■ Task objective ■
Output, word for word, every line from the start of the listing down to and including the line that contains "return np.array([x, y, z - WALL / 2])"; include nothing else.

■ Records contained in a dataset ■
╭──
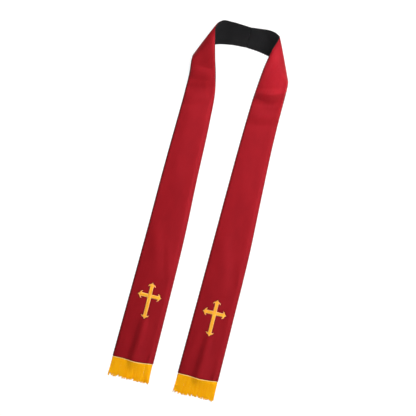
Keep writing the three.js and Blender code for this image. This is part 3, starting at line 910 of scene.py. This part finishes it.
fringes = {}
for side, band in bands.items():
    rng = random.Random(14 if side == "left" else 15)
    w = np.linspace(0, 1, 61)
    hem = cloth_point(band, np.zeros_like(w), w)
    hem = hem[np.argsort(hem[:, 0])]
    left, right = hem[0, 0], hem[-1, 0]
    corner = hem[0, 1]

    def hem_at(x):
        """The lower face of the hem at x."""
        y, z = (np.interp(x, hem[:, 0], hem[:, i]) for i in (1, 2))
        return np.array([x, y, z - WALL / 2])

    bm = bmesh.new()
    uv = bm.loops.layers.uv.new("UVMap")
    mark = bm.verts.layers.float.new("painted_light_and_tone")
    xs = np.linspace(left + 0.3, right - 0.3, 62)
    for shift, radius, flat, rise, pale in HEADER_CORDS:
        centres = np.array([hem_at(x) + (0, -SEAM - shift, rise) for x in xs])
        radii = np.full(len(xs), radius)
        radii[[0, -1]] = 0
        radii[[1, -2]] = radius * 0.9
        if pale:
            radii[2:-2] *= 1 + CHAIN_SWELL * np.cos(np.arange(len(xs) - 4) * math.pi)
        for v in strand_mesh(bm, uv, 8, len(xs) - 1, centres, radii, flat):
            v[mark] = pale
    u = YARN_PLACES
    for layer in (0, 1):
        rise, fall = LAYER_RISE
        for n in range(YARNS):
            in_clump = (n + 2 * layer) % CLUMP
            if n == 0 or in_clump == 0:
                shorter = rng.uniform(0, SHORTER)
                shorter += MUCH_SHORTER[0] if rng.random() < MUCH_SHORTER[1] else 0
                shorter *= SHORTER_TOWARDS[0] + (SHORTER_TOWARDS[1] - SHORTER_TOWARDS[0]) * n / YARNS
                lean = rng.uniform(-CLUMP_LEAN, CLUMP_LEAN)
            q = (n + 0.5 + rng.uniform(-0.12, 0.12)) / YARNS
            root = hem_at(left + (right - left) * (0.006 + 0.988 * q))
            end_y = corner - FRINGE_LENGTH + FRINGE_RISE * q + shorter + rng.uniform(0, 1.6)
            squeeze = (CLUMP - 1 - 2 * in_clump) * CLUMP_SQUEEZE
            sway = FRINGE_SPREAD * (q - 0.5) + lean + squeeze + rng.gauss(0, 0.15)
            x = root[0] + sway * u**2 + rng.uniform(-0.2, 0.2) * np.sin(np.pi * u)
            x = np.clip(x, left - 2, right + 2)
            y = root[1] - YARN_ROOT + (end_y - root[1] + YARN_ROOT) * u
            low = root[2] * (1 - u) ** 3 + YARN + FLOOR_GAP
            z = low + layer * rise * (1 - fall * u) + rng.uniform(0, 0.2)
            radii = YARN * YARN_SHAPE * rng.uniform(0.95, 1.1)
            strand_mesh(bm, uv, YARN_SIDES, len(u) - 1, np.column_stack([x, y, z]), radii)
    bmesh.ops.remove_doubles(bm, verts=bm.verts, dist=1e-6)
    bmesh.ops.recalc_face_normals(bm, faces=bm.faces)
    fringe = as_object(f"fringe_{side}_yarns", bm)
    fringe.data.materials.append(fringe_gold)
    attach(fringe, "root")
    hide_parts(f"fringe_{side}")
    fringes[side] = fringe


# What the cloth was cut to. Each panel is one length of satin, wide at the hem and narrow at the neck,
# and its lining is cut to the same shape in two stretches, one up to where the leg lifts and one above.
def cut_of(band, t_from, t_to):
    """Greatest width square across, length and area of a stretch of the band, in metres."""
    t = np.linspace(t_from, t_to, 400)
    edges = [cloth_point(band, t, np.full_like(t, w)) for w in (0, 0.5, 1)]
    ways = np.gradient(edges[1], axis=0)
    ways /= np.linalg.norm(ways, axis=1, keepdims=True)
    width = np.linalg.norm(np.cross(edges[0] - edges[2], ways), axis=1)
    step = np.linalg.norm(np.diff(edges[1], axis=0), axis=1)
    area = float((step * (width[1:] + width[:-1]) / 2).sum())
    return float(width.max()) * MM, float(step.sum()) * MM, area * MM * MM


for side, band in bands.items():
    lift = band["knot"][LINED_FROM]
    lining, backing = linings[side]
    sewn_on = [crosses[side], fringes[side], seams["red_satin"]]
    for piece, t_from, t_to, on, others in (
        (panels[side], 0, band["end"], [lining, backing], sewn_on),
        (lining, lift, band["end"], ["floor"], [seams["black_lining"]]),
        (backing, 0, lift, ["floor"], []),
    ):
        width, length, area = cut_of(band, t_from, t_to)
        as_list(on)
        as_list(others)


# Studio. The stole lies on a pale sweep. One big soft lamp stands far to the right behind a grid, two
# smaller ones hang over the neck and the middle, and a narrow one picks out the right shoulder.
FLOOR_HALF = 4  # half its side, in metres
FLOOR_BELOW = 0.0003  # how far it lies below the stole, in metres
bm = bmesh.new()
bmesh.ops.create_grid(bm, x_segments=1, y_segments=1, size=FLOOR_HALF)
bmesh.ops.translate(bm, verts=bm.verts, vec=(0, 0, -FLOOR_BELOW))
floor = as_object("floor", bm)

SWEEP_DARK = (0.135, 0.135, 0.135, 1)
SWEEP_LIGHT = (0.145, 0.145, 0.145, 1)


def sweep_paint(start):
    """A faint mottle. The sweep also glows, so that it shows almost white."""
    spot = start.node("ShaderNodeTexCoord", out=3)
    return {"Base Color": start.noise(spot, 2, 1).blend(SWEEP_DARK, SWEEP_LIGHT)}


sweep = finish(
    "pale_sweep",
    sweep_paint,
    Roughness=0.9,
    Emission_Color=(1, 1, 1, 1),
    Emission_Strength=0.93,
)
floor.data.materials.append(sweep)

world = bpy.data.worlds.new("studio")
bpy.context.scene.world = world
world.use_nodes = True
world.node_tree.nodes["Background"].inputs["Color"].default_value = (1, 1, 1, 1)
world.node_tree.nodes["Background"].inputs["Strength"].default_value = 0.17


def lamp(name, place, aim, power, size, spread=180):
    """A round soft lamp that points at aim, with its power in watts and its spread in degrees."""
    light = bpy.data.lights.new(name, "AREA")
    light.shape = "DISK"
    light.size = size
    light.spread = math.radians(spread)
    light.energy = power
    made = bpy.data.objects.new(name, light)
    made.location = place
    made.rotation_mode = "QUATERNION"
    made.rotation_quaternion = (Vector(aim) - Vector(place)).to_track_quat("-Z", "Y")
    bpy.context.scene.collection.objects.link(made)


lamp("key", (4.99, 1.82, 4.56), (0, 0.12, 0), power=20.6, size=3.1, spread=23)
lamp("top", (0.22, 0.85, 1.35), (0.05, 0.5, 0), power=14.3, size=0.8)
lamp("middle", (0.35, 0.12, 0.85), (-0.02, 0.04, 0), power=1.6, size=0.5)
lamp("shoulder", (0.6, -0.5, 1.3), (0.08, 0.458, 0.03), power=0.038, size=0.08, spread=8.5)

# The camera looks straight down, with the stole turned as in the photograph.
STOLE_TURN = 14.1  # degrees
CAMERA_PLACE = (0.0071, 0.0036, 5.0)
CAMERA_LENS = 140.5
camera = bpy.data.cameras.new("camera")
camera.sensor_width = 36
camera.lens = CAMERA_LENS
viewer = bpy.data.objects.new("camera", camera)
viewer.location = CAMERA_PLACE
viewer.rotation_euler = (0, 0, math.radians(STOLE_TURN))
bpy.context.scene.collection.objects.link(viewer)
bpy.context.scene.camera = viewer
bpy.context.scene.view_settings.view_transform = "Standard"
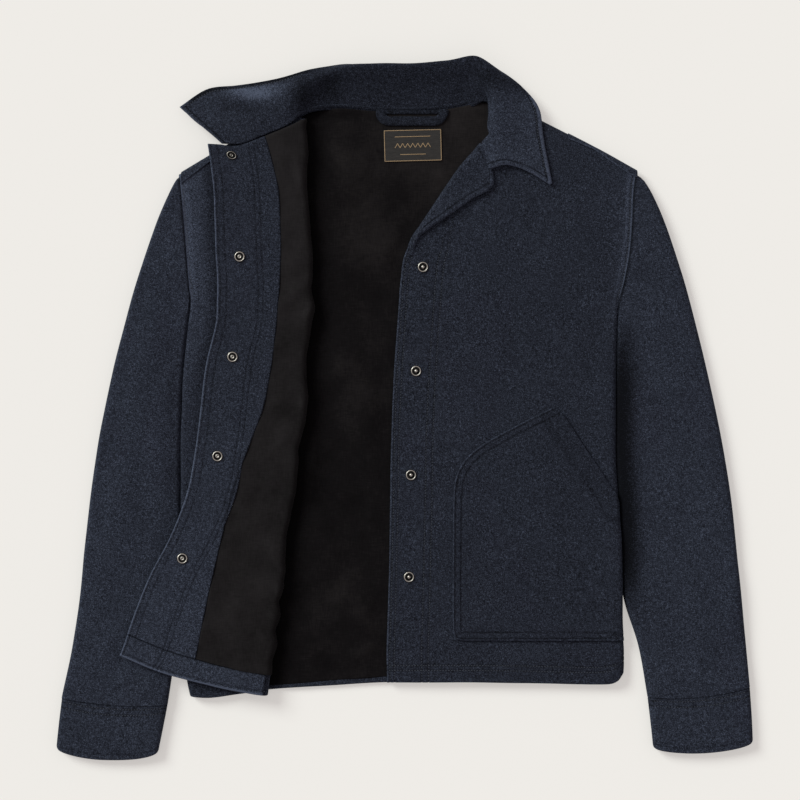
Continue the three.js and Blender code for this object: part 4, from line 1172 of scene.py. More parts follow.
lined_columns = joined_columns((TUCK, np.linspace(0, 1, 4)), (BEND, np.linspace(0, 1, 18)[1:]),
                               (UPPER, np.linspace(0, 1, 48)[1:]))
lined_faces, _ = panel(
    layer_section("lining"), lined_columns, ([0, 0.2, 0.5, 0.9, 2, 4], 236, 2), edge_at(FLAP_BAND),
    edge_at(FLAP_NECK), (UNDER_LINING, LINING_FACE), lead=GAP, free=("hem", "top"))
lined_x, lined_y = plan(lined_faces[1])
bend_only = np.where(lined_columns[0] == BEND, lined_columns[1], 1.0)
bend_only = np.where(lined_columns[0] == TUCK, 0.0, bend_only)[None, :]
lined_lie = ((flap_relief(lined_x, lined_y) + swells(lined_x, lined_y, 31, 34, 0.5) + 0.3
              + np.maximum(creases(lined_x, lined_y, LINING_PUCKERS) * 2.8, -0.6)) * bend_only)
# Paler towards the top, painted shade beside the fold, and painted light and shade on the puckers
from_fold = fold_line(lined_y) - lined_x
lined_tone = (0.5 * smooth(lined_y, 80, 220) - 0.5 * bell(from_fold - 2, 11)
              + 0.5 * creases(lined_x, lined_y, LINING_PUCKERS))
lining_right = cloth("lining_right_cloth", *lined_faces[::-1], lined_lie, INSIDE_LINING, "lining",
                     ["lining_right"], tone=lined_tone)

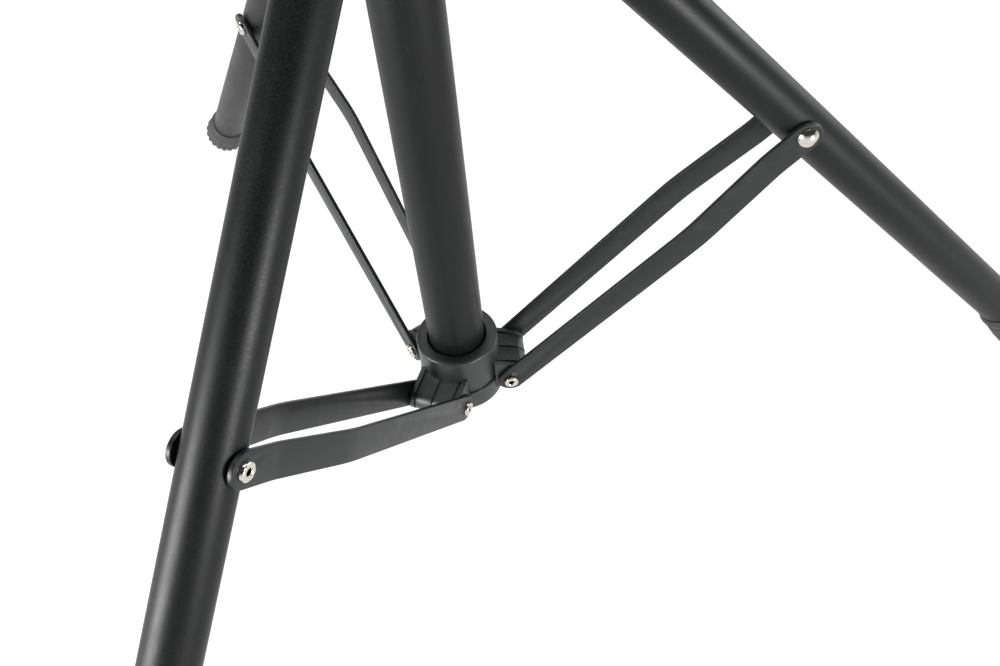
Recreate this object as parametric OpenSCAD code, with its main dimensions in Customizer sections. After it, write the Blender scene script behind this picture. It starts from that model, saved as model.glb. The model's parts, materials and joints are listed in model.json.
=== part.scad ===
╰──
■ Worked answer ■
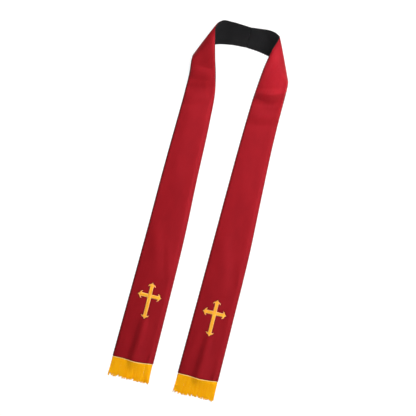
Keep writing the three.js and Blender code for this image. This is part 3, starting at line 910 of scene.py. This part finishes it.
fringes = {}
for side, band in bands.items():
    rng = random.Random(14 if side == "left" else 15)
    w = np.linspace(0, 1, 61)
    hem = cloth_point(band, np.zeros_like(w), w)
    hem = hem[np.argsort(hem[:, 0])]
    left, right = hem[0, 0], hem[-1, 0]
    corner = hem[0, 1]

    def hem_at(x):
        """The lower face of the hem at x."""
        y, z = (np.interp(x, hem[:, 0], hem[:, i]) for i in (1, 2))
        return np.array([x, y, z - WALL / 2])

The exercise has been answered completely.